- Problem:
Below is a listing; copy all of it exactly.

- Supplied data:
>>>>>

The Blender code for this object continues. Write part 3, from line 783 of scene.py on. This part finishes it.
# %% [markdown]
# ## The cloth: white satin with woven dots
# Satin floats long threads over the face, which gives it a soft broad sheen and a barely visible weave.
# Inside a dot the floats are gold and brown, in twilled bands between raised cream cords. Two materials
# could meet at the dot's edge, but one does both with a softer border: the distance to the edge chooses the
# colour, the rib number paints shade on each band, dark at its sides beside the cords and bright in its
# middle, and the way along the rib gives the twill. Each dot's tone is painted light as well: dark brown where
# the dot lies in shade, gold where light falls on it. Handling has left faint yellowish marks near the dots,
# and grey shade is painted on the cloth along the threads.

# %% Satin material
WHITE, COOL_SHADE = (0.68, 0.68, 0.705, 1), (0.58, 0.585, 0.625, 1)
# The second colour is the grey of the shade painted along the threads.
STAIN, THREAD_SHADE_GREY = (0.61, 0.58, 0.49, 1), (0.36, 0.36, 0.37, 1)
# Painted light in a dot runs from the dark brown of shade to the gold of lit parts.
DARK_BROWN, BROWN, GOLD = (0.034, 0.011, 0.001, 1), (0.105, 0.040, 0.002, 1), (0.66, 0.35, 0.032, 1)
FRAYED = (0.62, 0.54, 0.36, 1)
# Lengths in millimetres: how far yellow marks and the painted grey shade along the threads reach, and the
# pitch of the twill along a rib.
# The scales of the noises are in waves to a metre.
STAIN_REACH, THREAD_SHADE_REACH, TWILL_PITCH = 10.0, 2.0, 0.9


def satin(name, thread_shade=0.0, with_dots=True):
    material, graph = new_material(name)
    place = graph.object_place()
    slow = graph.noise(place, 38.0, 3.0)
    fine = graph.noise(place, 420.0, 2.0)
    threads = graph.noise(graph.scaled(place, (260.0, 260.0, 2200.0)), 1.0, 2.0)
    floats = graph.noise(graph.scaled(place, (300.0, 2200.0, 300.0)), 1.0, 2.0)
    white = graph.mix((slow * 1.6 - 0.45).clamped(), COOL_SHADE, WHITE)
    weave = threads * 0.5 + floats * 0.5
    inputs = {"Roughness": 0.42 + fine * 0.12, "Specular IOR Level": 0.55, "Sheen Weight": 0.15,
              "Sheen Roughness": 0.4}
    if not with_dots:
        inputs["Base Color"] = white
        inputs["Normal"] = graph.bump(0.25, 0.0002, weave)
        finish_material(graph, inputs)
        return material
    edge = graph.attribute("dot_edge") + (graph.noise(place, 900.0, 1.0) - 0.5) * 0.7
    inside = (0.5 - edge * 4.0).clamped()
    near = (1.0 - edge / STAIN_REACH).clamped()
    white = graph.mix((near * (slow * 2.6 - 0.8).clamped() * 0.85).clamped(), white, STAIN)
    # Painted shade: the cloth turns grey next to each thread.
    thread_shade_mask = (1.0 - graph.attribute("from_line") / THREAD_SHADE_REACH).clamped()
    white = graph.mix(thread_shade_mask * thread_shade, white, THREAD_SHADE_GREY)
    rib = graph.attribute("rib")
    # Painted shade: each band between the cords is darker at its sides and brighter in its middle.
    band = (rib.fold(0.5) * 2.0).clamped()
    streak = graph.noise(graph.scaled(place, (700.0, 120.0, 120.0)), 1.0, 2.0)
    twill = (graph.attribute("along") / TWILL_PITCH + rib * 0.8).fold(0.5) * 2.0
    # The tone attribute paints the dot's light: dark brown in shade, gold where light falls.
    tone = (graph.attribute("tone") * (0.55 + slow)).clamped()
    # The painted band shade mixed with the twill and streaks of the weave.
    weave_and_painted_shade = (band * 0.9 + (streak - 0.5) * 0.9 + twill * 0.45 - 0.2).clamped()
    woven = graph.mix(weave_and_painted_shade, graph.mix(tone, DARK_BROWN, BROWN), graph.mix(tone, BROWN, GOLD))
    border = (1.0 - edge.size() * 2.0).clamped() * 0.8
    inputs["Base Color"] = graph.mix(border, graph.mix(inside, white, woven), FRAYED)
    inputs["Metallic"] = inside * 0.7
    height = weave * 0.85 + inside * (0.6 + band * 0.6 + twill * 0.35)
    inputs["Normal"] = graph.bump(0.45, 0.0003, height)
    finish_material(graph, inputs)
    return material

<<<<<

- Task solution:
The Blender code for this object continues. Write part 3, from line 783 of scene.py on. This part finishes it.
# %% [markdown]
# ## The cloth: white satin with woven dots
# Satin floats long threads over the face, which gives it a soft broad sheen and a barely visible weave.
# Inside a dot the floats are gold and brown, in twilled bands between raised cream cords. Two materials
# could meet at the dot's edge, but one does both with a softer border: the distance to the edge chooses the
# colour, the rib number paints shade on each band, dark at its sides beside the cords and bright in its
# middle, and the way along the rib gives the twill. Each dot's tone is painted light as well: dark brown where
# the dot lies in shade, gold where light falls on it. Handling has left faint yellowish marks near the dots,
# and grey shade is painted on the cloth along the threads.

# %% Satin material
WHITE, COOL_SHADE = (0.68, 0.68, 0.705, 1), (0.58, 0.585, 0.625, 1)
# The second colour is the grey of the shade painted along the threads.
STAIN, THREAD_SHADE_GREY = (0.61, 0.58, 0.49, 1), (0.36, 0.36, 0.37, 1)
# Painted light in a dot runs from the dark brown of shade to the gold of lit parts.
DARK_BROWN, BROWN, GOLD = (0.034, 0.011, 0.001, 1), (0.105, 0.040, 0.002, 1), (0.66, 0.35, 0.032, 1)
FRAYED = (0.62, 0.54, 0.36, 1)
# Lengths in millimetres: how far yellow marks and the painted grey shade along the threads reach, and the
# pitch of the twill along a rib.
# The scales of the noises are in waves to a metre.
STAIN_REACH, THREAD_SHADE_REACH, TWILL_PITCH = 10.0, 2.0, 0.9


def satin(name, thread_shade=0.0, with_dots=True):
    material, graph = new_material(name)
    place = graph.object_place()
    slow = graph.noise(place, 38.0, 3.0)
    fine = graph.noise(place, 420.0, 2.0)
    threads = graph.noise(graph.scaled(place, (260.0, 260.0, 2200.0)), 1.0, 2.0)
    floats = graph.noise(graph.scaled(place, (300.0, 2200.0, 300.0)), 1.0, 2.0)
    white = graph.mix((slow * 1.6 - 0.45).clamped(), COOL_SHADE, WHITE)
    weave = threads * 0.5 + floats * 0.5
    inputs = {"Roughness": 0.42 + fine * 0.12, "Specular IOR Level": 0.55, "Sheen Weight": 0.15,
              "Sheen Roughness": 0.4}
    if not with_dots:
        inputs["Base Color"] = white
        inputs["Normal"] = graph.bump(0.25, 0.0002, weave)
        finish_material(graph, inputs)
        return material
    edge = graph.attribute("dot_edge") + (graph.noise(place, 900.0, 1.0) - 0.5) * 0.7
    inside = (0.5 - edge * 4.0).clamped()
    near = (1.0 - edge / STAIN_REACH).clamped()
    white = graph.mix((near * (slow * 2.6 - 0.8).clamped() * 0.85).clamped(), white, STAIN)
    # Painted shade: the cloth turns grey next to each thread.
    thread_shade_mask = (1.0 - graph.attribute("from_line") / THREAD_SHADE_REACH).clamped()
    white = graph.mix(thread_shade_mask * thread_shade, white, THREAD_SHADE_GREY)
    rib = graph.attribute("rib")
    # Painted shade: each band between the cords is darker at its sides and brighter in its middle.
    band = (rib.fold(0.5) * 2.0).clamped()
    streak = graph.noise(graph.scaled(place, (700.0, 120.0, 120.0)), 1.0, 2.0)
    twill = (graph.attribute("along") / TWILL_PITCH + rib * 0.8).fold(0.5) * 2.0
    # The tone attribute paints the dot's light: dark brown in shade, gold where light falls.
    tone = (graph.attribute("tone") * (0.55 + slow)).clamped()
    # The painted band shade mixed with the twill and streaks of the weave.
    weave_and_painted_shade = (band * 0.9 + (streak - 0.5) * 0.9 + twill * 0.45 - 0.2).clamped()
    woven = graph.mix(weave_and_painted_shade, graph.mix(tone, DARK_BROWN, BROWN), graph.mix(tone, BROWN, GOLD))
    border = (1.0 - edge.size() * 2.0).clamped() * 0.8
    inputs["Base Color"] = graph.mix(border, graph.mix(inside, white, woven), FRAYED)
    inputs["Metallic"] = inside * 0.7
    height = weave * 0.85 + inside * (0.6 + band * 0.6 + twill * 0.35)
    inputs["Normal"] = graph.bump(0.45, 0.0003, height)
    finish_material(graph, inputs)
    return material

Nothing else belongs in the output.